Others had at the same time received the summons, and with the same spirit of gladness obeyed the call. And thus it came to pass that it was that, instead of one or two, quite a company set out at that time from that church.
There were, besides Dr. and Mrs. Brown, Rev. Guido Verbeck, D. D., and wife, Miss Mary E. Kidder (now Mrs. E. R. Miller, of North Japan Mission), and Miss Adriance. Some of them were already, and others of them became, members of this church before their departure.
Dr. Verbeck was a graduate of the Auburn Theological Seminary, and while at Auburn became a member of this church.. Mrs. Verbeck was a member. Miss Kidder was teaching at Owasco Outlet in Dr. Brown's school, and she thus became attached to this church. Hence, it was that at that time when this little company set forth for the Orient on the ship Surprise, from New York, in the spring of 1859, they were all members of the Sand Beach Church, at Owasco Outlet, N. Y.
This little memoir has to do, however, with Miss Adriance.
Caroline Adriance, daughter of Jacob and Elizabeth Humphrey Adriance, was born in Scipio, N. Y., October 29th, 1824. When about four years old she met with the greatest loss which can come to a child in the death of her mother, so the care of her in childhood devolved upon others, who could not feel toward her as mother.
There was nothing remarkable about her childhood, and the only record of those early years is that she was obedient and affectionate, and grew up to be useful and helpful; yet, there is a beautiful history written in those lines that friends may well cherish.
At about the age of sixteen, during a revival that occurred in the neighborhood, she was one among others at that time to decide to accept Christ as her Saviour. Soon after she made a public profession of her faith by uniting with the sand Beach Church, where she remained a consistent member until she received the call to go unto the heathen.
Miss Adriance was a volunteer. The Board was not in the position to send her at that time, so she went out at her own expense. And not only that, but before she left New York she made her wiIl and bequeathed all her earthly possessions to the Board of Foreign Missions, which amounted, at the time of her decease, to $2,500 or more.

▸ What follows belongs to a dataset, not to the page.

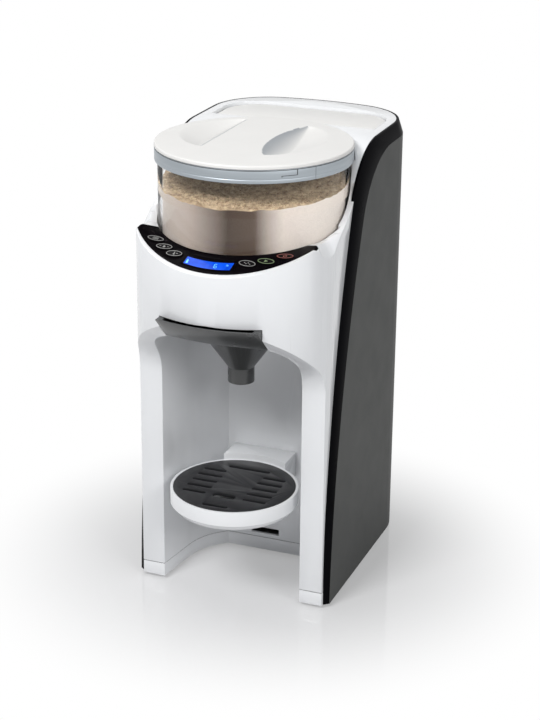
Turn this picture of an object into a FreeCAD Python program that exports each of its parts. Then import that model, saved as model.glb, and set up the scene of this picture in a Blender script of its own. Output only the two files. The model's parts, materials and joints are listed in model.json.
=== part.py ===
"""Baby formula maker: a countertop powder-and-water mixer, as a parametric FreeCAD document.

Frame: origin on the table under the middle of the machine, +Z up, the filling bay faces -Y.
Lengths are in millimetres. The driving sizes are in the spreadsheet "Sizes".
"""
import FreeCAD, Part
import os
import Sketcher
from math import atan2, cos, pi, radians, sin, sqrt, tan
from FreeCAD import Placement, Rotation

SIZES = [
    # alias, value, what it is
    ("body_width", 184.0, "across the side panels"),
    ("body_back", 147.0, "from the middle of the machine to its back"),
    ("rim_top", 402.5, "height of the top rim"),
    ("rim_outer_drop", 12.5, "fall of the trim from its inner to its outer edge at the back"),
    ("trim_inset", 4.0, "how far the trim slopes in from the side panels"),
    ("corner_radius", 60.0, "rear corners in plan"),
    ("back_radius", 260.0, "gentle curve of the back in plan"),
    ("panel_wall", 2.5, "side and back panels"),
    ("wall", 3.0, "mouldings of the housing"),
    ("foot_height", 3.0, "rubber feet"),
    ("seam_height", 15.8, "joint between base and housing"),
    ("hopper_y", -35.0, "axis of the powder container"),
    ("hopper_margin", 9.6, "from the powder container to the outside of the side panels"),
    ("hopper_wall", 2.4, "powder container"),
    ("hopper_height", 76.8, "powder container"),
    ("hopper_gap", 1.0, "round the powder container in its well"),
    ("band_height", 11.4, "band on the container"),
    ("band_proud", 2.6, "band proud of the powder container"),
    ("rim_rise", 0.1, "top rim above the band"),
    ("lid_thick", 3.4, "edge of the lid"),
    ("fascia_depth", 24.6, "fascia in front of the powder container"),
    ("front_corner", 60.0, "front corners in plan"),
    ("panel_margin", 3.5, "white rim round the outer edge of the control panel"),
    ("panel_thick", 2.4, "control panel"),
    ("panel_angle", 54.0, "half the sweep of the control panel, degrees"),
    ("collar_level", 15.4, "front of the panel's inner edge, above the container's underside"),
    ("collar_rise", 13.6, "rise of the inner edge towards the side"),
    ("fascia_level", 4.2, "front of the panel's outer edge, above the container's underside"),
    ("fascia_rise", 54.0, "rise of the outer edge towards the side"),
    ("shoulder_level", 26.4, "white shoulder beside the panel, above the container's underside"),
    ("chin_drop", 40.2, "lower end of the upright fascia, below the container's underside"),
    ("chin_slope", 43.5, "chin against the horizontal, degrees"),
    ("column_front", -86.0, "front face of the columns"),
    ("bay_drop", 23.0, "ceiling of the bottle bay, below the funnel's rim"),
    ("column_width", 27.0, "columns beside the bay at its mouth"),
    ("bay_back", -2.4, "rear wall of the bay"),
    ("arch_radius", 22.0, "upper corners of the bay"),
    ("funnel_half", 46.5, "half the width of the funnel's drawer way"),
    ("funnel_drop", 15.0, "rim of the funnel, below the gear deck"),
    ("spout_radius", 11.7, "outside of the funnel's spout"),
    ("funnel_height", 76.0, "funnel from its rim to the tip of its spout"),
    ("spout_y", -63.0, "axis of the spout"),
    ("deck_drop", 26.2, "underside of the gear deck, below the container's underside"),
    ("gear_module", 1.0, "drive gears"),
    ("tray_y", -78.0, "centre of the drip tray"),
    ("tray_gap", 8.0, "between the drip tray and the sides of the bay"),
    ("tray_top", 102.4, "top of the drip grille"),
    ("tray_height", 18.0, "drip tray"),
    ("tank_drop", 78.2, "underside of the water tank, below the container's underside"),
    ("tank_margin", 16.0, "from the water tank to the outside of the side panels"),
    ("tank_spacing", 8.6, "between the powder container and the water tank"),
    ("tank_back_margin", 31.0, "from the water tank to the back of the machine"),
    ("tank_wall", 2.2, "water tank"),
    ("button_long", 15.0, "button, long way"),
    ("button_short", 7.4, "button, short way"),
    ("button_travel", 0.8, "button stroke"),
    ("seat_gap", 0.3, "between parts that move and what carries them"),
    ("flange_thick", 2.6, "side flanges of the funnel"),
    ("funnel_wall", 2.0, "funnel"),
    ("tongue_half", 13.4, "half the width of the drip tray's tongue"),
    ("tongue_level", 90.0, "underside of the drip tray's tongue"),
    ("tongue_thick", 5.4, "drip tray's tongue"),
    ("screw_radius", 1.75, "base screws"),
    ("chute_radius", 11.0, "outside of the powder chute"),
    ("chute_wall", 2.0, "powder chute"),
    ("shaft_radius", 4.0, "upright shafts of the stirrer and its drive"),
    ("wheel_gap", 4.0, "between the dosing wheel and the container's wall"),
    ("wheel_thick", 8.0, "dosing wheel"),
    ("grille_thick", 2.8, "drip grille"),
    ("slot_width", 4.4, "slots of the drip grille"),
    ("slot_pitch", 12.0, "rows of slots"),
    ("hose_radius", 3.0, "water hoses"),
    ("motor_radius", 18.0, "gear motor"),
    ("motor_length", 34.0, "gear motor"),
    ("gear_teeth", 70.0, "drive gear"),
    ("pinion_teeth", 20.0, "motor pinion"),
    ("gear_thick", 8.0, "drive gears"),
    ("pump_radius", 19.0, "water pump"),
    ("pump_length", 60.0, "water pump"),
]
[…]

Miss Adriance's friends were very solicitous about her going alone, and on account thereof she received no small portion of discouragement from them to enter upon what seemed a most hazardous enterprise.
That she made no mistake, and that her life was full of joy in her work, we have ample testimony in a letter (April 8th, 1861,) of hers to a cousin now living in Poughkeepsie, N. Y. In the letter, she writes:
"I recollect well the anxiety you felt on my account because I was single and alone, with no protector, and I presume you have often wished to know how your poor lone cousin was getting along. Could you have been permitted to have looked into my home in Japan you would have seen me surrounded with blessings far more than you could have imagined. I will not attempt, nor do I wish to make you think that it was no trial to leave brothers, sisters and friends to whom I was strongly attached; the dear little church of which I was a member; my own native land, which none could love more than I. Can any one think that it was not a trial, and a severe one, too, to be separated from all these with little expectation of ever seeing them again? But, strong as are ties which are (for a season, at least,) severed, I do not regret the course I have taken, and I am not sorry I am in Japan. I trust I am where the Father would have me, and that He has something for me to do in this far off land."
Her chosen lot was with the laborers at Yokohama, Japan, but finding that she could not pursue the work she had set out to do among the women of Japan, withdrew from the field and joined the Mission at Amoy some time in 186l.
Here also she was only permitted to labor for three brief years, when death cut off her life of usefulness March 5th, 1864; yet, during that time, by her beautiful Christian character and unsparing devotion, she endeared herself to all with whom and for whom she had labored.
Loving hands laid her to rest in the little hallowed cemetery on Kolongsu, where others of the Amoy Mission lie sleeping their calm and peaceful slumbers.
Over her grave, in that far off land, stands a modest little monument, with best of inspirations that one might wish for at life’s close: "She hath done what she could."